WhatsApp Explorer: A Data Donation Tool To Facilitate Research on WhatsApp
Kiran Garimella, Simon Chauchard
TL;DR
This paper tackles the challenge of acquiring large-scale WhatsApp data for social science research, particularly in the Global South, where WhatsApp dominates messaging. It proposes WhatsApp Explorer, a privacy-conscious donation tool and protocol that relies on gateway-user consent, automated anonymization, and in-person data collection to enable large-scale yet ethical data collection from group chats. The authors detail a technical stack (whatsapp-web.js, NodeJS), data visualization pipelines, and robust anonymization processes (including a Systematic Anonymization Audit) to protect privacy while enabling analysis of content spread and group dynamics.

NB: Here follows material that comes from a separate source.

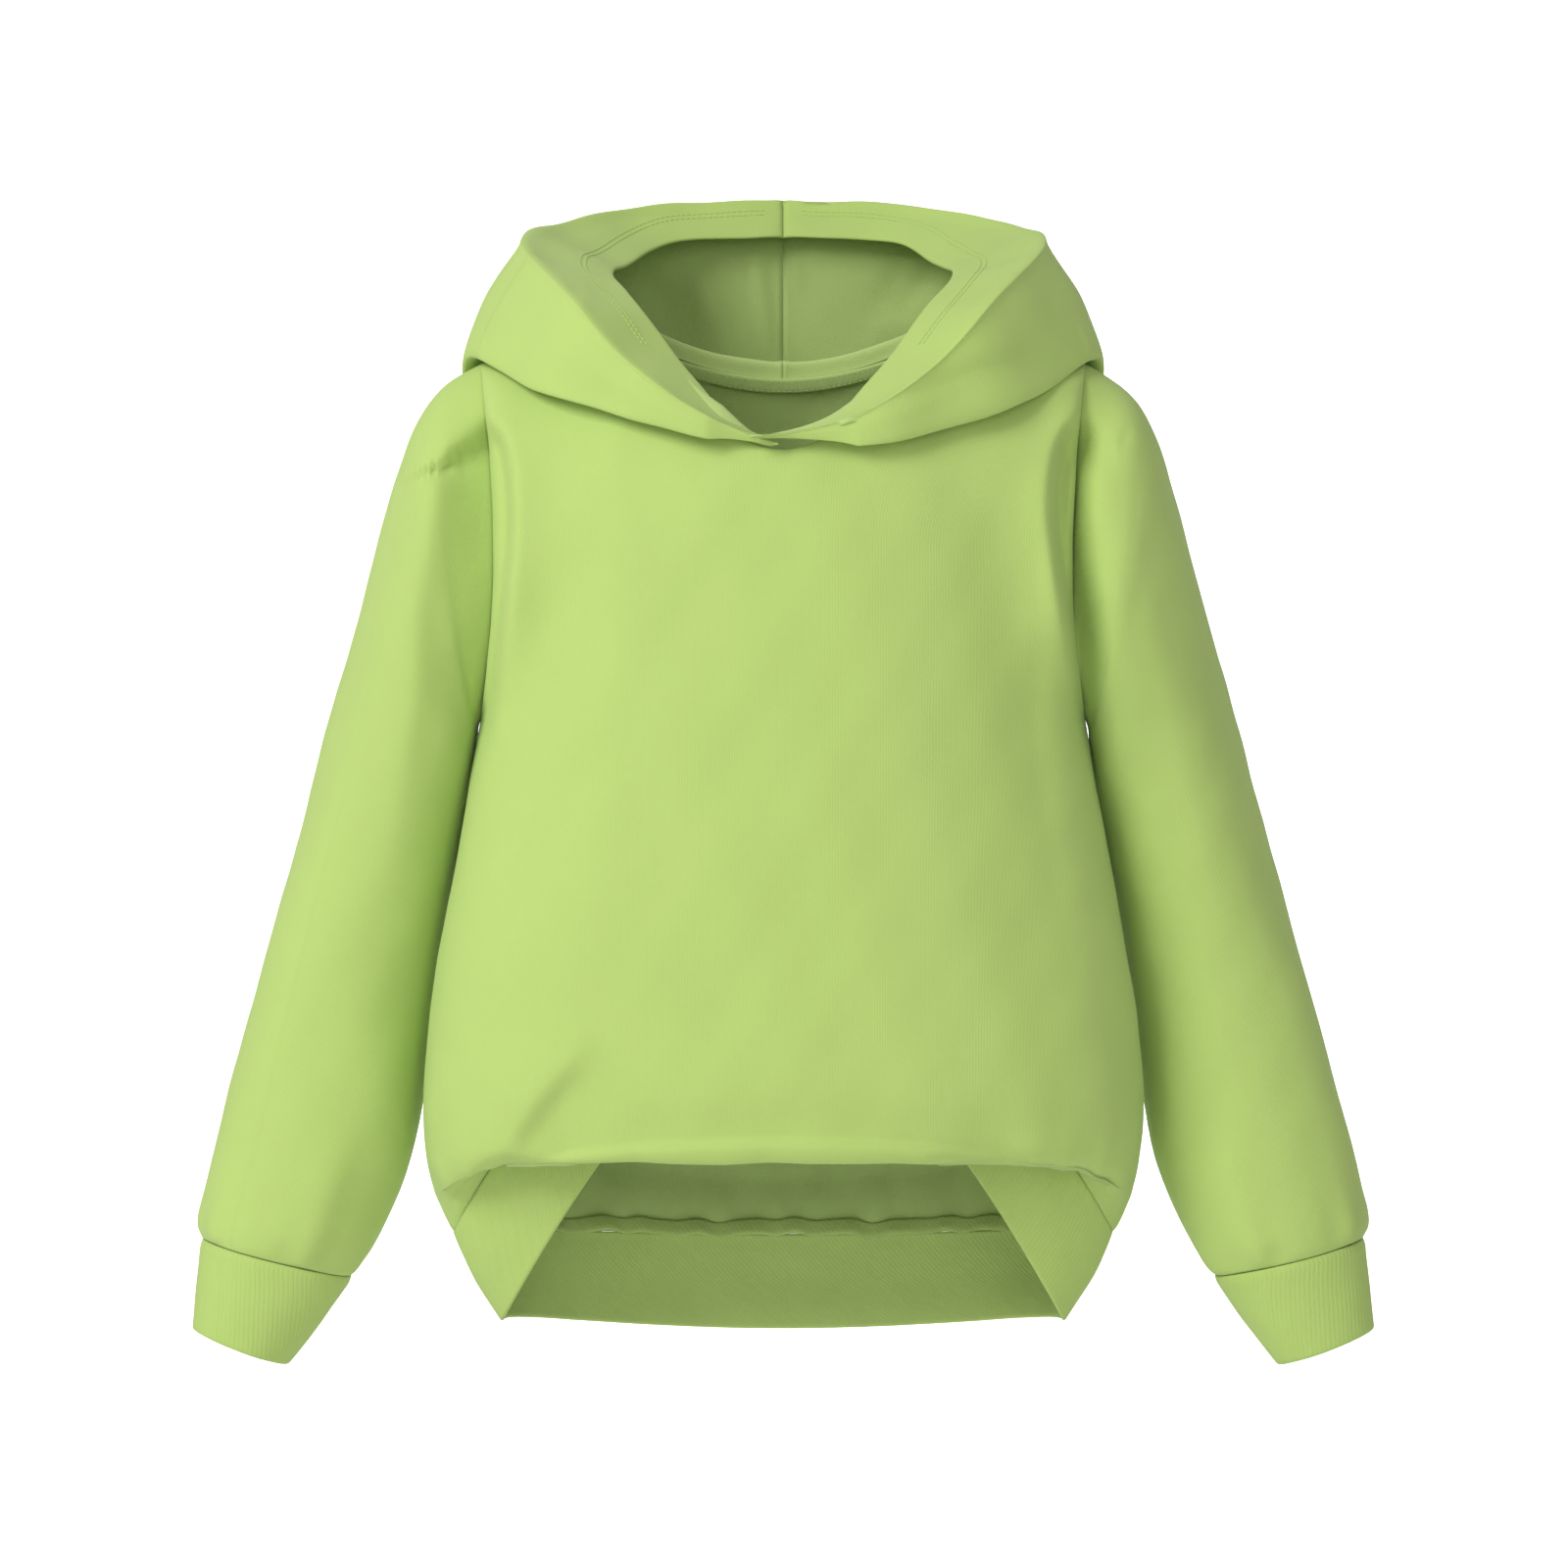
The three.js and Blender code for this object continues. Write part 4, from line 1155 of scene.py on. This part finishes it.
class HOODIE_OT_hood(bpy.types.Operator):
    """Makes the two halves of the hood with their hem stitches, and the tape along the back neck"""

    bl_idname = "hoodie.hood"
    bl_label = "Hood"

    def execute(self, context):
        cloth = cloth_settings()
        depth, reach = cloth.seam_depth / MM, cloth.seam_reach / MM
        tape = neck_tape()
        for half, mirror in (("left", 1), ("right", -1)):
            steps = 156
            rows = hood_rows(half == "left", 170, steps) * (mirror, 1, 1)
            flip = -mirror
            outward = outward_at(rows, False, flip)
            over = column_lengths(rows)
            down = row_lengths(rows)
            dip = np.maximum(dip_at(down, reach) * 0.4, dip_at(over[:, -1:] - over, reach))
            behind = smooth((rows[..., 1] - 20) / 40)
            hidden_floor = smooth((down - 60) / 40)
            push = folded(rows, HOOD_PANEL_FOLDS, "front") * (1 - behind)
            push += folded(rows, HOOD_BAG_FOLDS, "front") * behind * hidden_floor
            moved = rows.copy()
            moved[..., 1] += push
            calm = smooth(over / 20) * smooth((over[:, -1:] - over) / 14) * smooth(down / 14)
            share = np.linspace(0, 1, steps + 1)[:, None]
            rows = moved + outward * (ripple(rows) * calm - dip * depth)[..., None]
            outward = outward_at(rows, False, flip)
            square(outward[:, -1], 0)
            for _ in range(CREST_PASSES):
                outward[1:-1] = (outward[:-2] + 2 * outward[1:-1] + outward[2:]) / 4
            outward = unit(outward)
            hem = smooth((share - HOOD_HEM_START) / 0.05)
            growth = 1 + HOOD_HEM_GROWTH * hem * smooth(over / 25)
            thick = cloth.fleece_thickness / MM * HOOD_CLOTH_SHARE * growth
            piece = cloth_object(
                f"hood_{half}_cloth",
                rows,
                outward,
                thick[..., None],
                ("fleece_face", "fleece_back"),
                rounded=(False, True),
                flip=flip,
            )
            lines = []
            for back in HOOD_STITCH_BACK:
                line = at_distance(rows + outward * 0.1, down[-1] - down, back)
                lift = at_distance(outward, down[-1] - down, back)
                lines.append((line[HOOD_STITCH_FROM:-3], lift[HOOD_STITCH_FROM:-3]))
            stitches = stitch_object(
                f"hood_{half}_stitches", lines, 2.4, 3.2, 0.3, finish_material("thread")
            )
            dress(
                piece, f"hood_{half}"
            )
        return {"FINISHED"}


class HOODIE_OT_rib(bpy.types.Operator):
    """Makes the rib band at the hem and the two rib cuffs"""

    bl_idname = "hoodie.rib"
    bl_label = "Rib band and cuffs"

    def execute(self, context):
        cloth = cloth_settings()
        depth, reach = cloth.seam_depth / MM, cloth.seam_reach / MM
        trims = [("hem_band", band_rows(300, 34), -1, (0.88, 0.049), ["front", "back"], 0.4)]
        for arm, mirror in (("left", 1), ("right", -1)):
            rows = cuff_rows(140, 34) * (mirror, 1, 1)
            trims.append((f"cuff_{arm}", rows, -mirror, (0.2, 0.053), [f"sleeve_{arm}"], CUFF_DIP_SHARE))
        for node, rows, flip, flat, rests_on, share in trims:
            outward = outward_at(rows, True, flip)
            down = row_lengths(rows)
            calm = smooth(down / 10)
            swell = 0.5 * ripple(rows * 1.4) * calm - dip_at(down, reach) * depth * share
            rows = rows + outward * swell[..., None]
            piece = cloth_object(
                f"{node}_cloth",
                rows,
                outward,
                cloth.rib_thickness / MM,
                ("rib_face", "rib_inside"),
                ring=True,
                rounded=(False, True),
                flip=flip,
            )
            dress(piece, node)
        return {"FINISHED"}


class HOODIE_OT_stage(bpy.types.Operator):
    """Makes the floor and its sweep, the studio light and the camera"""

    bl_idname = "hoodie.stage"
    bl_label = "Stage"

    def execute(self, context):
        stage = context.scene.hoodie_stage
        scene = context.scene
        scene.view_settings.view_transform = "Standard"
        sweep = []
        back, bend, half = 3.4, 0.8, 4.0
        bend_steps = 12
        profile = [(-4.0, 0.0), (back - bend, 0.0)]
        for k in range(1, bend_steps + 1):
            a = math.radians(90 * k / bend_steps)
            profile.append((back - bend + bend * math.sin(a), bend - bend * math.cos(a)))
        profile.append((back, 4.0))
        for y, z in profile:
            for x in (-half, half):
                sweep.append((x, y, stage.floor_height + z))
        quads = [(2 * k, 2 * k + 1, 2 * k + 3, 2 * k + 2) for k in range(len(profile) - 1)]
        mesh = bpy.data.meshes.new("floor")
        mesh.from_pydata(sweep, [], quads)
        mesh.shade_smooth()
        floor = placed("floor", mesh)
        material, _, shader = new_material("floor_paper")
        shader.inputs["Base Color"].default_value = (*stage.floor_colour, 1)
        shader.inputs["Roughness"].default_value = 0.9
        mesh.materials.append(material)
        world = bpy.data.worlds.new("studio")
        world.use_nodes = True
        sky = world.node_tree.nodes["Background"]
        sky.inputs["Color"].default_value = (1, 1, 1, 1)
        sky.inputs["Strength"].default_value = stage.sky_strength
        scene.world = world
        for name, place, turn, size, power in (
            ("key", (-1.9, -2.0, 1.5), (58, 0, -44), 1.5, stage.key_power),
            ("fill", (0.4, -2.9, 0.5), (77, 0, 8), 1.6, stage.key_power * 0.18),
            ("backdrop", (0, 1.85, 0.4), (90, 0, 0), 3.2, stage.backdrop_power),
        ):
            light = bpy.data.lights.new(name, "AREA")
            light.energy = power
            light.size = size
            lamp = bpy.data.objects.new(name, light)
            lamp.location = place
            lamp.visible_camera = False
            lamp.rotation_euler = [math.radians(a) for a in turn]
            scene.collection.objects.link(lamp)
        camera = bpy.data.cameras.new("camera")
        camera.sensor_width = SENSOR_WIDTH
        camera.lens = CAMERA_LENS
        holder = bpy.data.objects.new("camera", camera)
        holder.location = CAMERA_PLACE
        holder.rotation_euler = (math.radians(90), 0, 0)
        scene.collection.objects.link(holder)
        scene.camera = holder
        return {"FINISHED"}


class HOODIE_PT_sidebar(bpy.types.Panel):
    """Lists the hoodie's sizes and the operators that make its pieces"""

    bl_idname = "HOODIE_PT_sidebar"
    bl_label = "Pullover hoodie"
    bl_space_type = "VIEW_3D"
    bl_region_type = "UI"
    bl_category = "Hoodie"

    def draw(self, context):
        for settings in (context.scene.hoodie_cloth, context.scene.hoodie_stage):
            for name in settings.__annotations__:
                self.layout.prop(settings, name)
        for operator in OPERATORS:
            self.layout.operator(operator.bl_idname)


OPERATORS = (
    HOODIE_OT_stage,
    HOODIE_OT_panels,
    HOODIE_OT_sleeves,
    HOODIE_OT_hood,
    HOODIE_OT_rib,
)
CLASSES = (HoodieCloth, HoodieStage, *OPERATORS, HOODIE_PT_sidebar)


def register():
    for cls in CLASSES:
        bpy.utils.register_class(cls)
    bpy.types.Scene.hoodie_cloth = bpy.props.PointerProperty(type=HoodieCloth)
    bpy.types.Scene.hoodie_stage = bpy.props.PointerProperty(type=HoodieStage)


def unregister():
    del bpy.types.Scene.hoodie_cloth
    del bpy.types.Scene.hoodie_stage
    for cls in reversed(CLASSES):
        bpy.utils.unregister_class(cls)


def main():
    register()
    bpy.ops.hoodie.stage()
    bpy.ops.hoodie.panels()
    bpy.ops.hoodie.sleeves()
    bpy.ops.hoodie.hood()
    bpy.ops.hoodie.rib()


if __name__ == "__main__":
    main()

They also discuss sampling strategies, highlighting the impracticality of pure probability sampling and presenting decentralized quota sampling as a feasible alternative, supported by pilot studies in India and Brazil. Overall, the work aims to establish practical, privacy-first standards for WhatsApp data research and provoke ongoing discussion about ethical data collection in high-privacy environments.
Abstract
In recent years, reports and anecdotal evidence pointing at the role of WhatsApp in a variety of events, ranging from elections to collective violence, have emerged. While academic research should examine the validity of these claims, obtaining WhatsApp data for research is notably challenging, contrasting with the relative abundance of data from platforms like Facebook and Twitter, where user "information diets" have been extensively studied. This lack of data is particularly problematic since misinformation and hate speech are major concerns in the set of Global South countries in which WhatsApp dominates the market for messaging. To help make research on these questions, and more generally research on WhatsApp, possible, this paper introduces WhatsApp Explorer, a tool designed to enable WhatsApp data collection on a large scale. We discuss protocols for data collection, including potential sampling approaches, and explain why our tool (and adjoining protocol) arguably allow researchers to collect WhatsApp data in an ethical and legal manner, at scale.